Data in this exercise ▸
※
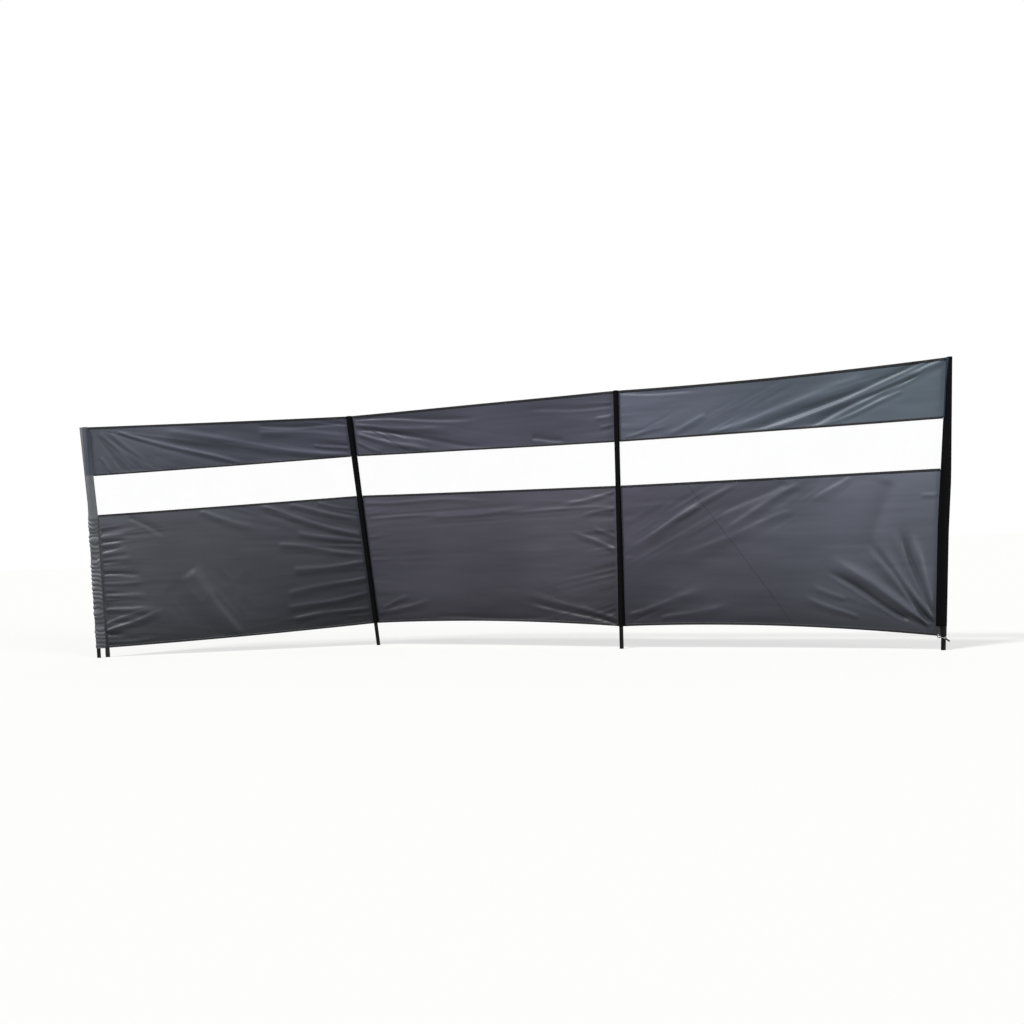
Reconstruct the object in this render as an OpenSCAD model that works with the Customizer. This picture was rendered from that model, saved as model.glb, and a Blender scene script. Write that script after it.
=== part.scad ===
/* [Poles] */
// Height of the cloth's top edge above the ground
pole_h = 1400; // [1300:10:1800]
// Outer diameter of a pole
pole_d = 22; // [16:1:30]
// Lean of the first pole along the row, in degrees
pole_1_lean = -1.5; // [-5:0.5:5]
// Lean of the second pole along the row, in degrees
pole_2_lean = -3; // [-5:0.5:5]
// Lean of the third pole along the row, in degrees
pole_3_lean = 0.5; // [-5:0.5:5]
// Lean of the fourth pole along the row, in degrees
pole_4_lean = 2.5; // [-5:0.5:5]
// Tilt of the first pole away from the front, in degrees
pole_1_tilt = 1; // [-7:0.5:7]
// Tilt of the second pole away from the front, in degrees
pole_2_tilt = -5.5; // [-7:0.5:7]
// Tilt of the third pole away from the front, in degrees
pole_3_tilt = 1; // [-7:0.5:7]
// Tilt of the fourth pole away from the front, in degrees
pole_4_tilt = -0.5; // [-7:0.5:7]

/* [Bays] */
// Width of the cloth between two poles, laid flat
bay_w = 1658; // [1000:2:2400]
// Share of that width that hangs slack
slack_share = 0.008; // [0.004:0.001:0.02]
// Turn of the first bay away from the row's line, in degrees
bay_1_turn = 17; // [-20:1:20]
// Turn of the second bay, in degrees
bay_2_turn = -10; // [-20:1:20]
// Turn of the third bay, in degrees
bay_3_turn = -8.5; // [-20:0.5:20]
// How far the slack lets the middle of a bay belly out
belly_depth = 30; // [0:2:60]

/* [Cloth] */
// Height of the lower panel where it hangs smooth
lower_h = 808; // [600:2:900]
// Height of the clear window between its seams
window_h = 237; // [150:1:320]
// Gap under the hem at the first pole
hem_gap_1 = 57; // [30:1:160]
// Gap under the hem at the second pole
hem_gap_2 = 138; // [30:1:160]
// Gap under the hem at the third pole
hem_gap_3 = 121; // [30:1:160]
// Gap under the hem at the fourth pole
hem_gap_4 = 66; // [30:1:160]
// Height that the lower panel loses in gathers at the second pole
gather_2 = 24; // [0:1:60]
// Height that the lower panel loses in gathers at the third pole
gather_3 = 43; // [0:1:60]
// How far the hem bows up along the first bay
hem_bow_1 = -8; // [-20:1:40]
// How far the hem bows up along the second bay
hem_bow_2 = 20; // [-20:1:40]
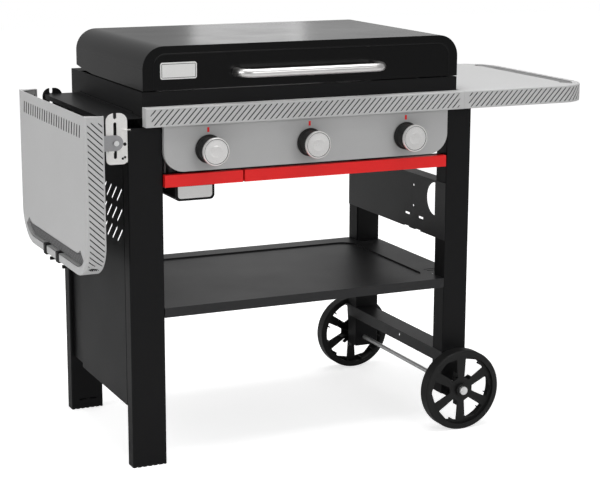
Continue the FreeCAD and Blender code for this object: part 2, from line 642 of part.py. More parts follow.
※
Please restate the records in full, word for word.

Exercise output ▸
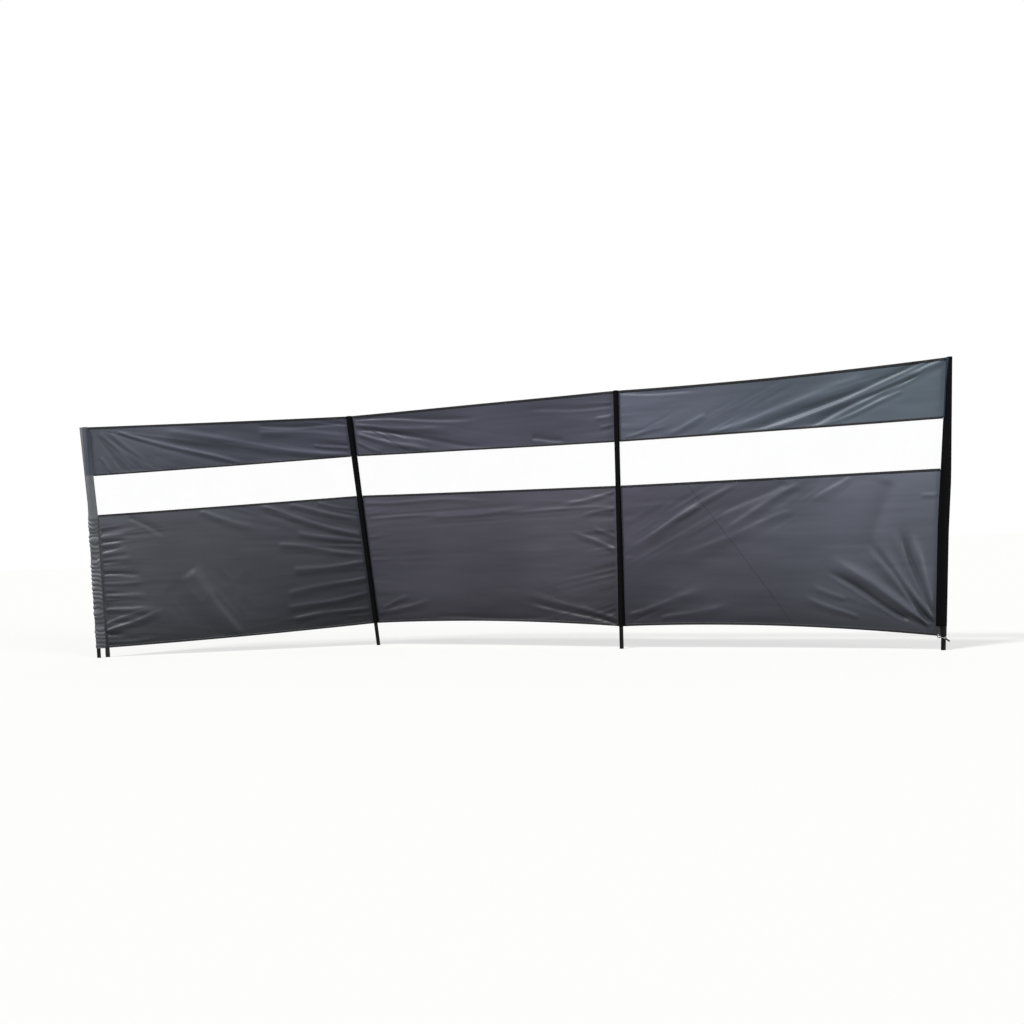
Reconstruct the object in this render as an OpenSCAD model that works with the Customizer. This picture was rendered from that model, saved as model.glb, and a Blender scene script. Write that script after it.
=== part.scad ===
/* [Poles] */
// Height of the cloth's top edge above the ground
pole_h = 1400; // [1300:10:1800]
// Outer diameter of a pole
pole_d = 22; // [16:1:30]
// Lean of the first pole along the row, in degrees
pole_1_lean = -1.5; // [-5:0.5:5]
// Lean of the second pole along the row, in degrees
pole_2_lean = -3; // [-5:0.5:5]
// Lean of the third pole along the row, in degrees
pole_3_lean = 0.5; // [-5:0.5:5]
// Lean of the fourth pole along the row, in degrees
pole_4_lean = 2.5; // [-5:0.5:5]
// Tilt of the first pole away from the front, in degrees
pole_1_tilt = 1; // [-7:0.5:7]
// Tilt of the second pole away from the front, in degrees
pole_2_tilt = -5.5; // [-7:0.5:7]
// Tilt of the third pole away from the front, in degrees
pole_3_tilt = 1; // [-7:0.5:7]
// Tilt of the fourth pole away from the front, in degrees
pole_4_tilt = -0.5; // [-7:0.5:7]

/* [Bays] */
// Width of the cloth between two poles, laid flat
bay_w = 1658; // [1000:2:2400]
// Share of that width that hangs slack
slack_share = 0.008; // [0.004:0.001:0.02]
// Turn of the first bay away from the row's line, in degrees
bay_1_turn = 17; // [-20:1:20]
// Turn of the second bay, in degrees
bay_2_turn = -10; // [-20:1:20]
// Turn of the third bay, in degrees
bay_3_turn = -8.5; // [-20:0.5:20]
// How far the slack lets the middle of a bay belly out
belly_depth = 30; // [0:2:60]

/* [Cloth] */
// Height of the lower panel where it hangs smooth
lower_h = 808; // [600:2:900]
// Height of the clear window between its seams
window_h = 237; // [150:1:320]
// Gap under the hem at the first pole
hem_gap_1 = 57; // [30:1:160]
// Gap under the hem at the second pole
hem_gap_2 = 138; // [30:1:160]
// Gap under the hem at the third pole
hem_gap_3 = 121; // [30:1:160]
// Gap under the hem at the fourth pole
hem_gap_4 = 66; // [30:1:160]
// Height that the lower panel loses in gathers at the second pole
gather_2 = 24; // [0:1:60]
// Height that the lower panel loses in gathers at the third pole
gather_3 = 43; // [0:1:60]
// How far the hem bows up along the first bay
hem_bow_1 = -8; // [-20:1:40]
// How far the hem bows up along the second bay
hem_bow_2 = 20; // [-20:1:40]
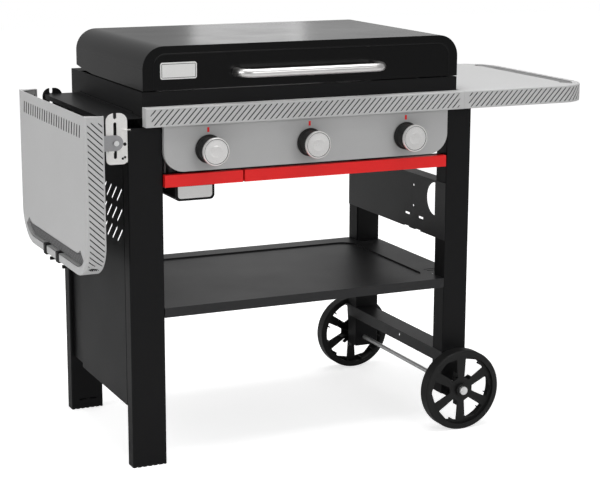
Continue the FreeCAD and Blender code for this object: part 2, from line 642 of part.py. More parts follow.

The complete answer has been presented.